PROBLEM STATEMENT: Using the listing below, copy exactly the lines from the one containing "CenterArc((bend_centre, collar_top), mouth_bend, 180, -90)" to the one containing "cad_parts[node].hide_render = cad_parts[node].hide_viewport", both lines included, and no others.

STORED DATA:
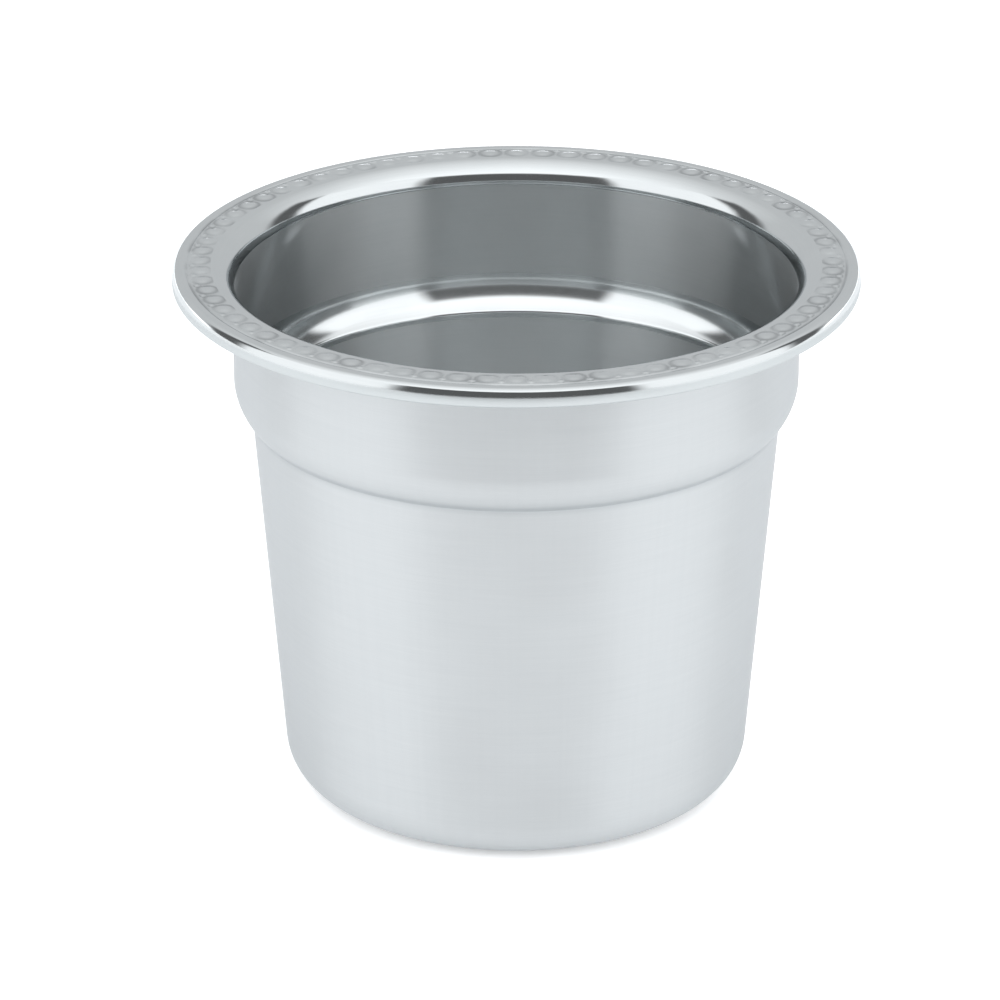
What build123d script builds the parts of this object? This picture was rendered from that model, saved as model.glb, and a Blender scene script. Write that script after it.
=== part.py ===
from build123d import *
import math
import os

# One-piece soup kettle: a stainless-steel inset drawn from a single sheet.
# It hangs by its flange in a round well, or stands by itself on its flat base.
# Millimetres, +Z up, origin at the centre of the base, on the surface it stands on.

# Overall
height = 259.0  # base to the top of the flange
sheet = 1.0  # thickness of the steel, the same all over

# Collar: the upright band that drops into the round opening of a warmer
collar_radius = 132.0  # outside of the band, for a 267 mm opening
mouth_bend = 9.5  # bend between the collar and the flange, on the underside

# Shoulder: the curve from the collar in to the crease, where the body begins
shoulder_drop = 55.0  # top of the flange to the start of the curve
shoulder_radius = 25.0  # outside of the curve
shoulder_turn = 46.5  # degrees that the curve turns before the crease turns it back
crease_bend = 2.0  # outside of the crease, on its hollow side

# Body: a gently tapered wall that turns into the flat base
body_taper = 4.8  # degrees that the wall leans out from upright
base_bend = 22.0  # outside of the corner between the wall and the base

# Flange and lip: the rim is turned down into a short skirt and curled into an open hem
flange_width = 28.0  # outside of the collar to the outside of the lip
lip_bend = 2.6  # outside of the bend at the edge of the flange
lip_turn = 66.0  # degrees that the bend turns
skirt_radius = 11.0  # outside of the skirt, which is nearly straight
skirt_turn = 30.0  # degrees that the skirt turns from top to bottom
hem_radius = 2.0  # outside of the curl
hem_turn = 104.0  # degrees that the curl turns, up to the cut edge

# Places along the outside face of the sheet, worked out from the sizes above
flange_under = height - sheet
collar_top = flange_under - mouth_bend
collar_bottom = height - shoulder_drop
turned = math.radians(shoulder_turn)
lean = math.radians(body_taper)
crease_reach = shoulder_radius + crease_bend
crease_centre = (
    collar_radius - shoulder_radius + crease_reach * math.cos(turned),
    collar_bottom - crease_reach * math.sin(turned),
)
wall_top = (
    crease_centre[0] - crease_bend * math.cos(lean),
    crease_centre[1] + crease_bend * math.sin(lean),
)
foot_radius = wall_top[0] - wall_top[1] * math.tan(lean)
bend_centre = collar_radius + mouth_bend
lip_sine = math.sin(math.radians(lip_turn))
lip_reach = lip_bend * lip_sine + skirt_radius * (1 - lip_sine)
flange_end = collar_radius + flange_width - lip_reach

os.makedirs("parts", exist_ok=True)

# The outline follows the face that is outside when the sheet is drawn: under the base,
# up the wall, over the shoulder, up the collar, out under the flange and round the
# hollow of the lip. The sheet's other face is one thickness above or inside it.
with BuildPart() as kettle_shell:
    with BuildSketch(Plane.XZ):
        with BuildLine():
            FilletPolyline((0, 0), (foot_radius, 0), wall_top, radius=base_bend)
            CenterArc(
                crease_centre,
                crease_bend,
                180 - body_taper,
                body_taper - shoulder_turn,
            )
            CenterArc(
                (collar_radius - shoulder_radius, collar_bottom),
                shoulder_radius,
                -shoulder_turn,
                shoulder_turn,
            )
            Line((collar_radius, collar_bottom), (collar_radius, collar_top))
            CenterArc((bend_centre, collar_top), mouth_bend, 180, -90)
            flange = Line((bend_centre, flange_under), (flange_end, flange_under))
            lip = JernArc(flange @ 1, flange % 1, lip_bend - sheet, -lip_turn)
            skirt = JernArc(lip @ 1, lip % 1, skirt_radius - sheet, -skirt_turn)
            JernArc(skirt @ 1, skirt % 1, hem_radius - sheet, -hem_turn)
            offset(amount=sheet, side=Side.LEFT)
        make_face()
    revolve(axis=Axis.Z)

kettle_shell.part.label = "kettle_shell"
export_step(kettle_shell.part, "parts/kettle_shell.step")
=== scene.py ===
# %% [markdown]
# # A soup kettle pressed from one sheet of steel
#
# The real kettle is a single disc of stainless steel that a press has drawn into a
# deep vessel. It has no seams, rivets or handles, so everything that makes it look
# real is in three things: the exact curve of its section, the ring of ornament that
# is stamped into its flange, and the way satin and polished steel mirror a studio.
#
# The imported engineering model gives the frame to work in. It is loaded first and is
# never moved or reshaped.

import math

import bpy
import numpy as np
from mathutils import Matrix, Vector


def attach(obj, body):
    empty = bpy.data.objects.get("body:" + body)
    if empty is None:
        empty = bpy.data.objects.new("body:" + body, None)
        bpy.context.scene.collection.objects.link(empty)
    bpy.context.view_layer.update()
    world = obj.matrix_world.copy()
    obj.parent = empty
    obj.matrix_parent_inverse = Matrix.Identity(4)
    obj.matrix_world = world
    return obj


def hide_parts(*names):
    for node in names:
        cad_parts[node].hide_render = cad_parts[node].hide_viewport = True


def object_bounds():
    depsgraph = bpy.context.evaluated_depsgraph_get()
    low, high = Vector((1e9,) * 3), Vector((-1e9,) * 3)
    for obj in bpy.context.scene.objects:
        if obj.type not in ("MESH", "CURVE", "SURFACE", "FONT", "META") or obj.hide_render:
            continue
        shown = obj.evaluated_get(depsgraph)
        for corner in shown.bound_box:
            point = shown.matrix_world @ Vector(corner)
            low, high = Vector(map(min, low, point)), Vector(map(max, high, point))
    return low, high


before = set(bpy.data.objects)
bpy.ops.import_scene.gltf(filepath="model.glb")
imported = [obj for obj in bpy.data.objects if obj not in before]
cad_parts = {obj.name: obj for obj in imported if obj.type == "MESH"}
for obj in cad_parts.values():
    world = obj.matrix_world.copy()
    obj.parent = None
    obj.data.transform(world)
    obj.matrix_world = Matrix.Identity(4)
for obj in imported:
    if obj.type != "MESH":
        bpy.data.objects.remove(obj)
cad_low, cad_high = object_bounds()
print("CAD box", [round(v, 4) for v in (*cad_low, *cad_high)])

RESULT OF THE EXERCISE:
            CenterArc((bend_centre, collar_top), mouth_bend, 180, -90)
            flange = Line((bend_centre, flange_under), (flange_end, flange_under))
            lip = JernArc(flange @ 1, flange % 1, lip_bend - sheet, -lip_turn)
            skirt = JernArc(lip @ 1, lip % 1, skirt_radius - sheet, -skirt_turn)
            JernArc(skirt @ 1, skirt % 1, hem_radius - sheet, -hem_turn)
            offset(amount=sheet, side=Side.LEFT)
        make_face()
    revolve(axis=Axis.Z)

kettle_shell.part.label = "kettle_shell"
export_step(kettle_shell.part, "parts/kettle_shell.step")
=== scene.py ===
# %% [markdown]
# # A soup kettle pressed from one sheet of steel
#
# The real kettle is a single disc of stainless steel that a press has drawn into a
# deep vessel. It has no seams, rivets or handles, so everything that makes it look
# real is in three things: the exact curve of its section, the ring of ornament that
# is stamped into its flange, and the way satin and polished steel mirror a studio.
#
# The imported engineering model gives the frame to work in. It is loaded first and is
# never moved or reshaped.

import math

import bpy
import numpy as np
from mathutils import Matrix, Vector


def attach(obj, body):
    empty = bpy.data.objects.get("body:" + body)
    if empty is None:
        empty = bpy.data.objects.new("body:" + body, None)
        bpy.context.scene.collection.objects.link(empty)
    bpy.context.view_layer.update()
    world = obj.matrix_world.copy()
    obj.parent = empty
    obj.matrix_parent_inverse = Matrix.Identity(4)
    obj.matrix_world = world
    return obj


def hide_parts(*names):
    for node in names:
        cad_parts[node].hide_render = cad_parts[node].hide_viewport = True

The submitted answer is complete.